Robert Falcon-Ouellette, who beat the NDP's Pat Martin in Winnipeg Centre, is another new indigenous MP headed to Parliament Hill.

Justin Trudeau addressed the Assembly of First Nations general assembly in Montreal just weeks before the federal election campaign began. He has promised a new approach to relations between the federal government and Aboriginal Peoples. (Ryan Remiorz/Canadian Press)

Like Wilson-Raybould, he says he has no idea if he is being considered for a cabinet position of any kind.

Falcon-Ouellette acknowledges the position of Aboriginal Affairs minister would be a challenging one, especially considering the kind of promises the Liberals made in their platform, including $2.6 billion over four years for First Nations education, a public inquiry into murdered and missing indigenous women and an end to boil-water advisories in First Nations within five years.

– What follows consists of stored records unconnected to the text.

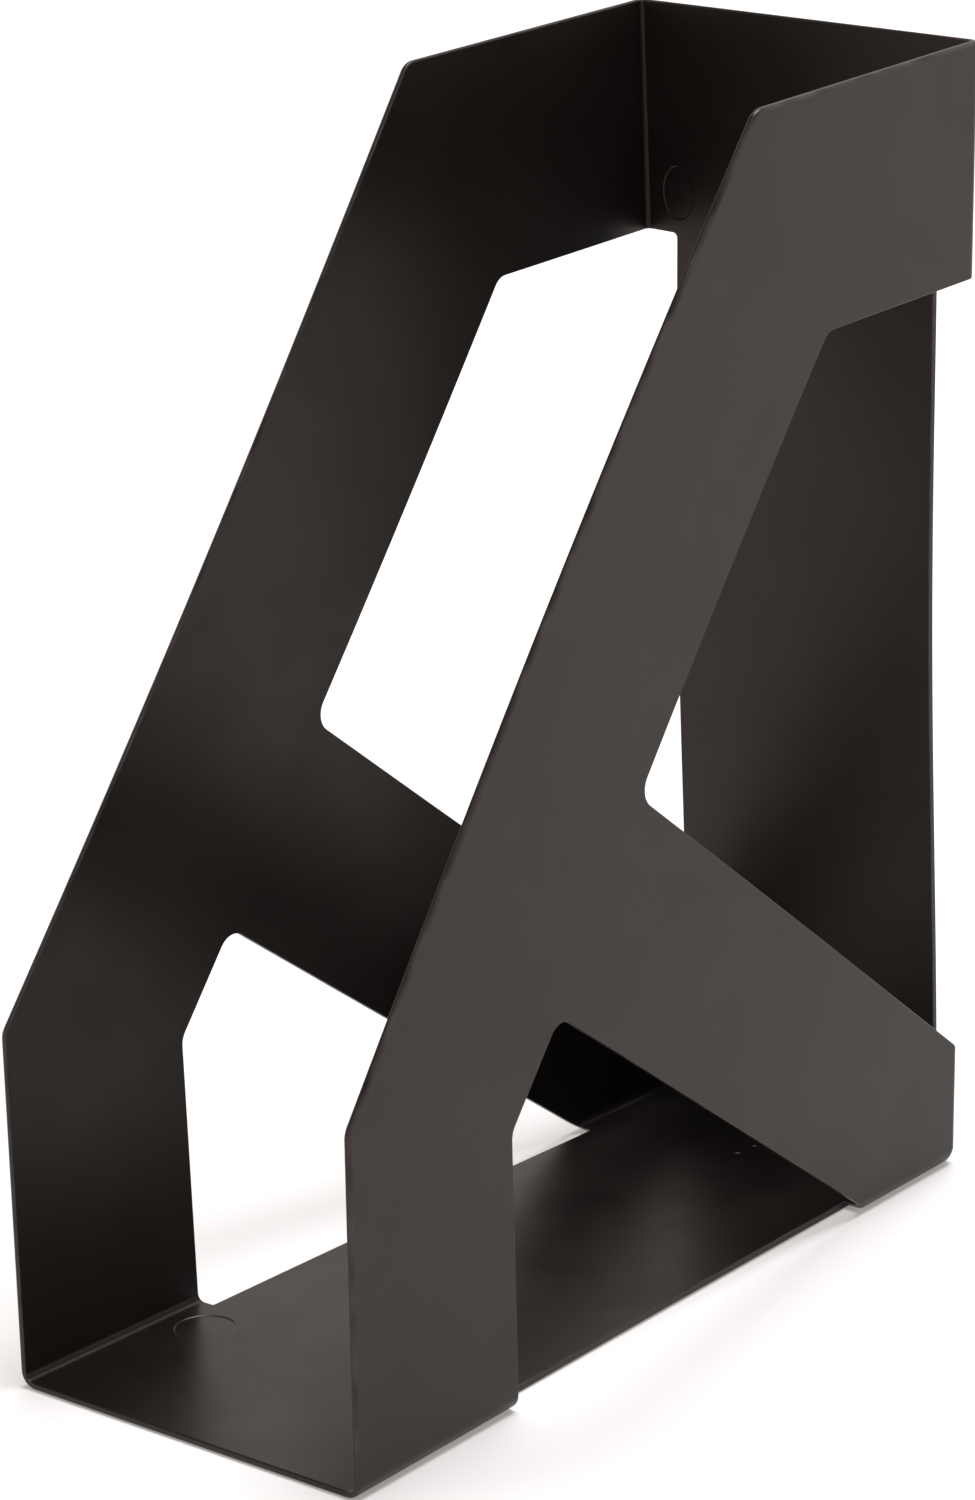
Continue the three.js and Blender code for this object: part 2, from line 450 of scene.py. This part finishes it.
def keep_surface(target):
    """Stores each corner's smooth normal and whether each vertex lies on a rim, for use after more cuts."""
    mesh = bmesh.new()
    mesh.from_mesh(target.data)
    mesh.normal_update()
    normal = mesh.loops.layers.float_vector.new("smooth_normal")
    rim = mesh.verts.layers.float.new("rim")
    for vertex in mesh.verts:
        vertex[rim] = float(all(face.material_index == RIM_MARK for face in vertex.link_faces))
    for face in mesh.faces:
        for loop in face.loops:
            loop[normal] = corner_normal(face, loop.vert)
    for face in mesh.faces:
        face.material_index = 0
    mesh.to_mesh(target.data)
    mesh.free()
    target.data.materials.clear()
    return target


# ---------------------------------------------------------------- parting and bending the members

SEAM_MARGIN = STRIP_CORNER_RADIUS + 0.6 * MM
REAR_SEAM = DEPTH - FLOOR_WRAP

# Points clear of the side frames, in or beyond the windows, where the outlines that part the members meet.
UPPER_MIDDLE = (DEPTH + CLEAR, 140 * MM)
LOWER_MIDDLE = (140 * MM, 20 * MM)
BELOW_MIDDLE = (140 * MM, -CLEAR)


def between_frames(front, rear):
    """Everything between the two side frames' seams, from y = front to y = rear."""
    low, high = -CLEAR, HEIGHT + CLEAR
    half_low = strip_edge(low) + SEAM_MARGIN
    half_high = strip_edge(high) + SEAM_MARGIN
    corners = [(-half_low, low), (half_low, low), (half_high, high), (-half_high, high)]
    return prism(corners, front, rear, lambda u, v, w: (u, w, v))


def across_member(a, b):
    """The line on which two members meet, run on past both of its edges."""
    return [beyond(b, a, CLEAR), beyond(a, b, CLEAR)]


LEG_MITRE = across_member(LEG_TOP, LOWER_KNEE)
BRACE_MITRE = across_member(BRACE_ROOT_LOW, BRACE_ROOT_HIGH)
BAND_MITRE = across_member(RAIL_TOP, UPPER_TOP)
SIDE_MEMBERS = {
    "front_leg": [(-CLEAR, -CLEAR), BELOW_MIDDLE, LOWER_MIDDLE, LEG_MITRE[1], LEG_MITRE[0]],
    "sloped_rail": [
        *LEG_MITRE,
        LOWER_MIDDLE,
        *BRACE_MITRE,
        UPPER_MIDDLE,
        BAND_MITRE[1],
        BAND_MITRE[0],
        (-CLEAR, HEIGHT + CLEAR),
    ],
    "top_band": [*BAND_MITRE, UPPER_MIDDLE, (DEPTH + CLEAR, HEIGHT + CLEAR)],
    "diagonal_brace": [
        BELOW_MIDDLE,
        (DEPTH + CLEAR, -CLEAR),
        UPPER_MIDDLE,
        BRACE_MITRE[1],
        BRACE_MITRE[0],
        LOWER_MIDDLE,
    ],
}


def part_of(whole, name, tool):
    """A new object: what of the whole lies inside tool."""
    made = whole.copy()
    made.data = whole.data.copy()
    made.name = name
    bpy.context.scene.collection.objects.link(made)
    return cut(made, tool, "INTERSECT")


def slice_into_cells(mesh):
    """Cuts the faces along evenly spaced planes, so that the member can bend."""
    spans = ((-HALF_WIDTH, HALF_WIDTH), (0, DEPTH), (0, HEIGHT))
    for axis, (low, high) in enumerate(spans):
        normal = Vector((0, 0, 0))
        normal[axis] = 1
        count = round((high - low) / CELL)
        for k in range(1, count):
            bmesh.ops.bisect_plane(
                mesh,
                geom=mesh.verts[:] + mesh.edges[:] + mesh.faces[:],
                dist=HAIR,
                plane_co=normal * (low + (high - low) * k / count),
                plane_no=normal,
            )


def bend(member):
    """Gives a member its finished shape, with the normals of the whole moulding on its outer surface."""
    mesh = bmesh.new()
    mesh.from_mesh(member.data)
    slice_into_cells(mesh)
    mesh.normal_update()
    stored = mesh.loops.layers.float_vector["smooth_normal"]
    normals = []
    for face in mesh.faces:
        face.smooth = True
        for loop in face.loops:
            parted_here = loop[stored].length < 0.5  # a face made by the parting holds no stored normal
            straight = face.normal if parted_here else loop[stored].normalized()
            normals.append(bent_normal(loop.vert.co, straight))
    for vertex in mesh.verts:
        vertex.co = bent(vertex.co)
    mesh.loops.layers.float_vector.remove(stored)
    mesh.to_mesh(member.data)
    mesh.free()
    member.data.normals_split_custom_set(normals)
    return member


def build_members():
    """The ten members by the names of the CAD's nodes, still straight."""
    whole = keep_surface(ejector_marks(round_rims(open_windows(shell()))))
    members = {
        "floor_panel": part_of(whole, "floor", between_frames(-CLEAR, REAR_SEAM)),
        "back_panel": part_of(whole, "back", between_frames(REAR_SEAM, DEPTH + CLEAR)),
    }
    frames = cut(whole, between_frames(-CLEAR, DEPTH + CLEAR), "DIFFERENCE")
    for side, (low, high) in {"left": (-SPAN, 0), "right": (0, SPAN)}.items():
        for name, corners in SIDE_MEMBERS.items():
            tool = side_prism(corners, low, high)
            members[f"{side}_{name}"] = part_of(frames, f"{side}_{name}_skin", tool)
    bpy.data.objects.remove(frames)
    return members


# ---------------------------------------------------------------- material

# Colours are linear (red, green, blue); noises are (scale, detail); ranges are (lowest, highest).
DARK_PLASTIC = (0.0036, 0.0030, 0.0027)
LIGHT_PLASTIC = (0.0062, 0.0052, 0.0047)
# Painted highlight: the lighter colour laid on the rims in patches, in place of the glints of light along
# them.
RIM_HIGHLIGHT_COLOUR = (0.045, 0.040, 0.038)
SHEEN_TINT = (1, 0.83, 0.76)
PLASTIC_IOR = 1.4
CLOUD_NOISE = (14, 4)
# The next two set the patches of the painted highlight on the rims.
RIM_HIGHLIGHT_NOISE = (90, 5)
RIM_HIGHLIGHT_RANGE = (0.15, 0.9)
POLISH_NOISE = (45, 6)
POLISH_RANGE = (0.34, 0.40)
GRAIN_NOISE = (2200, 3)
GRAIN_STRENGTH = 0.12
GRAIN_HEIGHT = 0.05 * MM
NOISE_SPREAD = (0.35, 0.65)  # where nearly all of a noise's values lie


def opaque(colour):
    return (*colour, 1)


def plastic():
    """Satin anthracite plastic: a fine grain, faint cloudiness, and a painted highlight that lightens the
    rims in patches.
    """
    material = bpy.data.materials.new("anthracite_plastic")
    material.use_nodes = True
    nodes = material.node_tree.nodes
    links = material.node_tree.links
    shader = nodes["Principled BSDF"]
    where = nodes.new("ShaderNodeTexCoord").outputs["Object"]

    def noise(scale, detail):
        node = nodes.new("ShaderNodeTexNoise")
        node.inputs["Scale"].default_value = scale
        node.inputs["Detail"].default_value = detail
        links.new(where, node.inputs["Vector"])
        return node.outputs["Fac"]

    def spread_over(value, low, high):
        node = nodes.new("ShaderNodeMapRange")
        node.inputs["From Min"].default_value = NOISE_SPREAD[0]
        node.inputs["From Max"].default_value = NOISE_SPREAD[1]
        node.inputs["To Min"].default_value = low
        node.inputs["To Max"].default_value = high
        links.new(value, node.inputs["Value"])
        return node.outputs["Result"]

    def mixed(factor):
        """A mix of two colours, with its two colour sockets and its result."""
        node = nodes.new("ShaderNodeMix")
        node.data_type = "RGBA"
        links.new(factor, node.inputs["Factor"])
        return node.inputs[6], node.inputs[7], node.outputs[2]

    cloud = spread_over(noise(*CLOUD_NOISE), 0, 1)
    dark, light, body = mixed(cloud)
    dark.default_value = opaque(DARK_PLASTIC)
    light.default_value = opaque(LIGHT_PLASTIC)

    # Painted highlight: on the rims the base colour is lightened in noisy patches, standing in for the
    # glints of light along them.
    rim = nodes.new("ShaderNodeAttribute")
    rim.attribute_name = "rim"
    rim_highlight = nodes.new("ShaderNodeMath")
    rim_highlight.operation = "MULTIPLY"
    links.new(rim.outputs["Fac"], rim_highlight.inputs[0])
    links.new(spread_over(noise(*RIM_HIGHLIGHT_NOISE), *RIM_HIGHLIGHT_RANGE), rim_highlight.inputs[1])
    without_highlight, with_highlight, colour = mixed(rim_highlight.outputs[0])
    links.new(body, without_highlight)
    with_highlight.default_value = opaque(RIM_HIGHLIGHT_COLOUR)

    links.new(colour, shader.inputs["Base Color"])
    links.new(spread_over(noise(*POLISH_NOISE), *POLISH_RANGE), shader.inputs["Roughness"])
    shader.inputs["IOR"].default_value = PLASTIC_IOR
    shader.inputs["Specular Tint"].default_value = opaque(SHEEN_TINT)

    grain = nodes.new("ShaderNodeBump")
    grain.inputs["Strength"].default_value = GRAIN_STRENGTH
    grain.inputs["Distance"].default_value = GRAIN_HEIGHT
    links.new(noise(*GRAIN_NOISE), grain.inputs["Height"])
    links.new(grain.outputs["Normal"], shader.inputs["Normal"])
    return material


# ---------------------------------------------------------------- stage, light and camera

FLOOR_HALF_SIZE = 6
FLOOR_COLOUR = (0.6, 0.6, 0.6)
FLOOR_ROUGHNESS = 0.8
FLOOR_SPECULAR = 0.2
FLOOR_GLOW = 0.22
GLOW_COLOUR = (1, 0.95, 0.93)

SURROUND_COLOUR = (1, 0.93, 0.90)
SURROUND_STRENGTH = (1.1, 0.1)  # at the horizon, at the ceiling
SURROUND_FADE = (0.42, 0.72)  # sine of the elevation where the fade starts and where it ends

LIGHT_AT = (0.2, 1.4, 6)
LIGHT_AIM = (0.2, 0.8, 0)
LIGHT_SIZE = 4
LIGHT_POWER = 530

CAMERA_AT = (0.8633, -1.0431, 0.5882)
CAMERA_TURN = math.radians(39.83)  # to the left of straight ahead
CAMERA_DIP = math.radians(18.085)
CAMERA_ROLL = math.radians(-1.4)
CAMERA_LENS = 132.89
CAMERA_SENSOR = 36


def floor():
    mesh = bmesh.new()
    bmesh.ops.create_grid(mesh, x_segments=1, y_segments=1, size=FLOOR_HALF_SIZE)
    made = as_object("studio_floor", mesh)
    material = bpy.data.materials.new("studio_floor")
    material.use_nodes = True
    shader = material.node_tree.nodes["Principled BSDF"]
    shader.inputs["Base Color"].default_value = opaque(FLOOR_COLOUR)
    shader.inputs["Roughness"].default_value = FLOOR_ROUGHNESS
    shader.inputs["Specular IOR Level"].default_value = FLOOR_SPECULAR
    shader.inputs["Emission Color"].default_value = opaque(GLOW_COLOUR)
    shader.inputs["Emission Strength"].default_value = FLOOR_GLOW
    made.data.materials.append(material)
    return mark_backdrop(made)


def surround():
    """A white cyclorama that fades to a dim ceiling."""
    world = bpy.data.worlds.new("studio")
    world.use_nodes = True
    nodes = world.node_tree.nodes
    links = world.node_tree.links
    where = nodes.new("ShaderNodeTexCoord")
    parts = nodes.new("ShaderNodeSeparateXYZ")
    fade = nodes.new("ShaderNodeMapRange")
    fade.interpolation_type = "SMOOTHSTEP"
    fade.inputs["From Min"].default_value = SURROUND_FADE[0]
    fade.inputs["From Max"].default_value = SURROUND_FADE[1]
    fade.inputs["To Min"].default_value = SURROUND_STRENGTH[0]
    fade.inputs["To Max"].default_value = SURROUND_STRENGTH[1]
    links.new(where.outputs["Generated"], parts.inputs["Vector"])
    links.new(parts.outputs["Z"], fade.inputs["Value"])
    links.new(fade.outputs["Result"], nodes["Background"].inputs["Strength"])
    nodes["Background"].inputs["Color"].default_value = opaque(SURROUND_COLOUR)
    bpy.context.scene.world = world


def overhead_light():
    """One large soft light, high above and a little behind."""
    light = bpy.data.lights.new("overhead", "AREA")
    light.shape = "DISK"
    light.size = LIGHT_SIZE
    light.energy = LIGHT_POWER
    made = bpy.data.objects.new("overhead", light)
    made.location = LIGHT_AT
    made.rotation_euler = (Vector(LIGHT_AIM) - Vector(LIGHT_AT)).to_track_quat("-Z", "Y").to_euler()
    bpy.context.scene.collection.objects.link(made)


def camera():
    data = bpy.data.cameras.new("camera")
    data.sensor_width = CAMERA_SENSOR
    data.lens = CAMERA_LENS
    made = bpy.data.objects.new("camera", data)
    turn = Matrix.Rotation(CAMERA_TURN, 4, "Z")
    tilt = Matrix.Rotation(math.radians(90) - CAMERA_DIP, 4, "X")
    roll = Matrix.Rotation(CAMERA_ROLL, 4, "Z")
    made.matrix_world = Matrix.Translation(CAMERA_AT) @ turn @ tilt @ roll
    bpy.context.scene.collection.objects.link(made)
    bpy.context.scene.camera = made


# ---------------------------------------------------------------- the whole scene

finish = plastic()
for node, member in build_members().items():
    bend(member)
    member.data.materials.clear()
    member.data.materials.append(finish)
    member.name = f"{node}_skin"
    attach(member, "root")
    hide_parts(node)
floor()
surround()
overhead_light()
bpy.context.scene.view_settings.view_transform = "Standard"
camera()
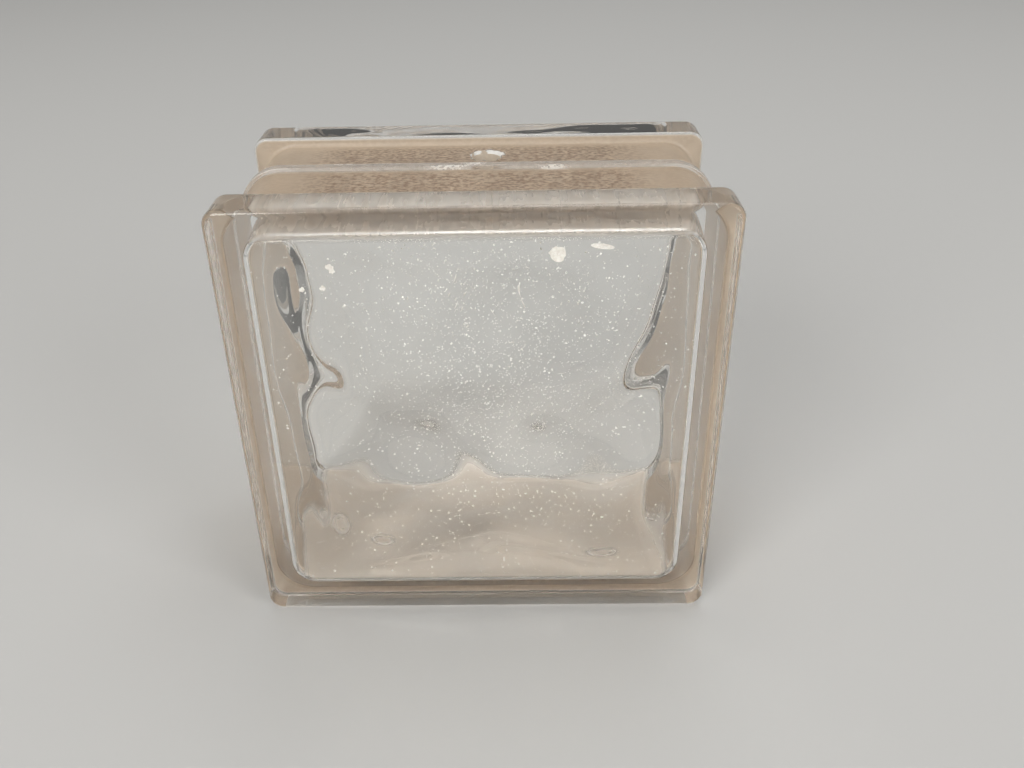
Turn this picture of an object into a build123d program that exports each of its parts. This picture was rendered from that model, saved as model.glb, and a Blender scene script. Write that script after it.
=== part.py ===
from build123d import *
import os
from math import atan, cos, degrees, pi, radians

# Hollow glass block, one fused piece. Millimetres, +Z up, front panel towards -Y.
# The origin is the middle of the underside, on the two lips that the block stands on.

# Outside of the block
block_width = 196.85
block_height = 196.85
block_depth = 98.4

# Lip round each face, standing proud of the mortar channel between them
lip_depth = 17.6
lip_proud = 3.9
lip_corner_radius = 6.5
lip_face_rounding = 2.5
lip_back_rounding = 1.6
lip_root_rounding = 1.8

# Channel, rising a little to the fused seam half way between the faces
channel_rise = 1.1
channel_corner_radius = 17.0

# Fused seam, a flat bead round the middle of the channel
seam_width = 4.4
seam_proud = 1.5
seam_edge_rounding = 0.7

# Glass left round the hollow
panel_thickness = 7.2
side_wall = 7.6
hollow_draft = 1.5
hollow_corner_radius = 13.0
hollow_rounding = 4.0

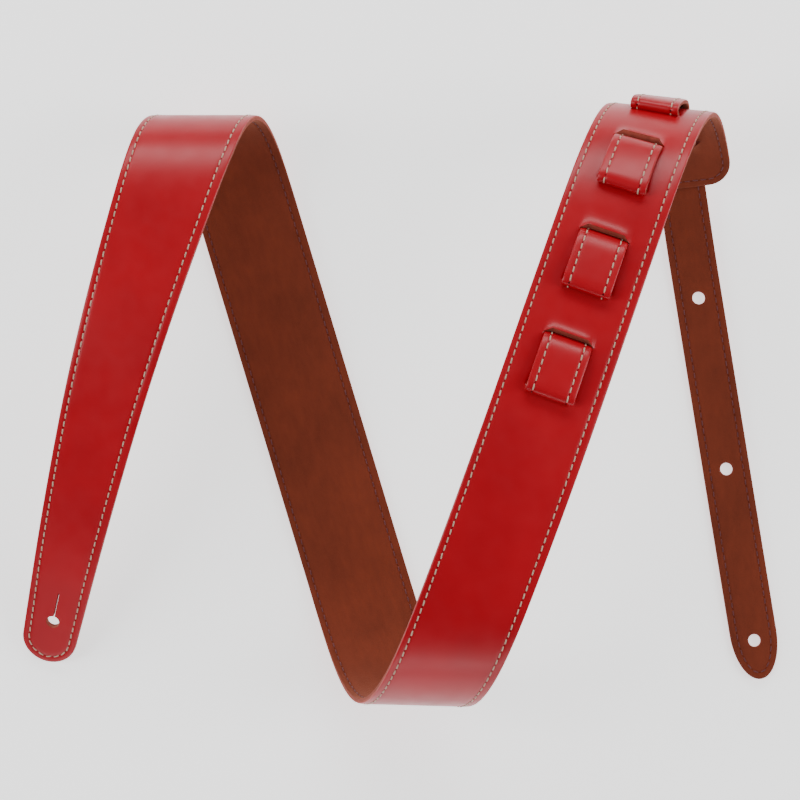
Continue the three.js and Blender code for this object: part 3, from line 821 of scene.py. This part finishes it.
def stitch_nodes():
    """Puts a shape on every point of a mesh, along and out of the seam, each a little uneven."""
    name = "Stitch Run"
    if name in bpy.data.node_groups:
        return bpy.data.node_groups[name]
    tree = bpy.data.node_groups.new(name, "GeometryNodeTree")
    tree.is_modifier = True
    tree.interface.new_socket("Geometry", in_out="INPUT", socket_type="NodeSocketGeometry")
    tree.interface.new_socket("Shape", in_out="INPUT", socket_type="NodeSocketObject")
    tree.interface.new_socket("Finish", in_out="INPUT", socket_type="NodeSocketMaterial")
    for label, kind, default in (("Lean", "Float", 0.0), ("Unevenness", "Float", UNEVENNESS),
                                 ("Seed", "Int", SEED)):
        socket = tree.interface.new_socket(label, in_out="INPUT", socket_type=f"NodeSocket{kind}")
        socket.default_value = default
    tree.interface.new_socket("Geometry", in_out="OUTPUT", socket_type="NodeSocketGeometry")
    nodes, links = tree.nodes, tree.links
    given, result = nodes.new("NodeGroupInput"), nodes.new("NodeGroupOutput")

    def attribute(label):
        node = nodes.new("GeometryNodeInputNamedAttribute")
        node.data_type = "FLOAT_VECTOR"
        node.inputs["Name"].default_value = label
        return node.outputs["Attribute"]

    def between(low, high, offset):
        node = nodes.new("FunctionNodeRandomValue")
        node.data_type = "FLOAT"
        links.new(low, node.inputs[2])
        links.new(high, node.inputs[3])
        seed = nodes.new("ShaderNodeMath")
        seed.operation = "ADD"
        links.new(given.outputs["Seed"], seed.inputs[0])
        seed.inputs[1].default_value = offset
        links.new(seed.outputs[0], node.inputs["Seed"])
        return node.outputs[1]

    def maths(operation, first, second):
        node = nodes.new("ShaderNodeMath")
        node.operation = operation
        for socket, value in zip(node.inputs, (first, second)):
            if isinstance(value, float):
                socket.default_value = value
            else:
                links.new(value, socket)
        return node.outputs[0]

    uneven = given.outputs["Unevenness"]
    minus = maths("MULTIPLY", uneven, -1.0)
    axes = nodes.new("FunctionNodeAxesToRotation")
    axes.primary_axis, axes.secondary_axis = "Z", "X"
    links.new(attribute("out"), axes.inputs[0])
    links.new(attribute("along"), axes.inputs[1])
    lean = nodes.new("ShaderNodeCombineXYZ")
    links.new(maths("ADD", given.outputs["Lean"], between(minus, uneven, 1)), lean.inputs["Z"])
    turn = nodes.new("FunctionNodeRotateRotation")
    turn.rotation_space = "LOCAL"
    links.new(axes.outputs[0], turn.inputs[0])
    links.new(lean.outputs[0], turn.inputs[1])
    instances = nodes.new("GeometryNodeInstanceOnPoints")
    shape = nodes.new("GeometryNodeObjectInfo")
    links.new(given.outputs["Shape"], shape.inputs["Object"])
    links.new(given.outputs["Geometry"], instances.inputs["Points"])
    links.new(shape.outputs["Geometry"], instances.inputs["Instance"])
    links.new(turn.outputs[0], instances.inputs["Rotation"])
    links.new(maths("ADD", between(minus, uneven, 2), 1.0), instances.inputs["Scale"])
    realize = nodes.new("GeometryNodeRealizeInstances")
    finish = nodes.new("GeometryNodeSetMaterial")
    links.new(instances.outputs[0], realize.inputs[0])
    links.new(realize.outputs[0], finish.inputs["Geometry"])
    links.new(given.outputs["Finish"], finish.inputs["Material"])
    links.new(finish.outputs[0], result.inputs["Geometry"])
    return tree


def stitched(name, points, laid, shape, finish, side_up, lean):
    """A piece with one shape at each point length, v, h of a seam."""
    small = 0.0002

    def place(offset):
        moved = points[:, :3] + offset
        return folded(laid(moved) if laid else moved)

    at = place((0, 0, 0))
    ways = points[:, 3:5]
    along = place(np.column_stack((ways * small, np.zeros(len(ways))))) - at
    out = (place((0, 0, small)) - at) * side_up
    mesh = bpy.data.meshes.new(name)
    mesh.from_pydata([tuple(p) for p in at], [], [])
    for label, vectors in (("along", along), ("out", out)):
        vectors = vectors / np.linalg.norm(vectors, axis=1)[:, None]
        mesh.attributes.new(label, "FLOAT_VECTOR", "POINT").data.foreach_set("vector", vectors.ravel())
    obj = bpy.data.objects.new(name, mesh)
    bpy.context.scene.collection.objects.link(obj)
    tree = stitch_nodes()
    run = obj.modifiers.new("stitches", "NODES")
    run.node_group = tree
    values = {"Shape": shape, "Finish": finish, "Lean": lean, "Unevenness": UNEVENNESS, "Seed": SEED}
    for socket in tree.interface.items_tree:
        if socket.in_out == "INPUT" and socket.name in values:
            run[socket.identifier] = values[socket.name]
    apply_modifiers(obj)
    return obj


def seam_points(line, pitch):
    """Middles and holes of a seam's stitches, each with the seam's direction there."""
    made = []
    for places in spaced(line, pitch):
        ways = np.gradient(places, axis=0)
        ways /= np.linalg.norm(ways, axis=1)[:, None]
        made.append(np.column_stack((places, np.zeros(len(places)), ways)))
    return made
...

But he clearly doesn't share Augustine's nor Day's concerns about the portfolio going to an indigenous person.

"I think it would be historic in a good way. I think that would be a beautiful sign of confidence," he says.

Falcon-Ouellette says the issue closest to his heart is child welfare and the problem that so many aboriginal children are in the care of the state, something he vows to work on regardless of whether he is in cabinet.

Other new aboriginal MPs named in cabinet speculation include Hunter Tootoo, who beat out Conservative Environment Minister Leona Aglukkaq, and Dan Vandal, who won in the Manitoba riding of Saint Boniface-Saint Vital.

But Day says no aboriginal person should be put into the position just because they are aboriginal.

"Canadians can rest assured that First Nations leaders across this country will not allow a federal government to take our First Nation MPs and make tokens out of them," he says.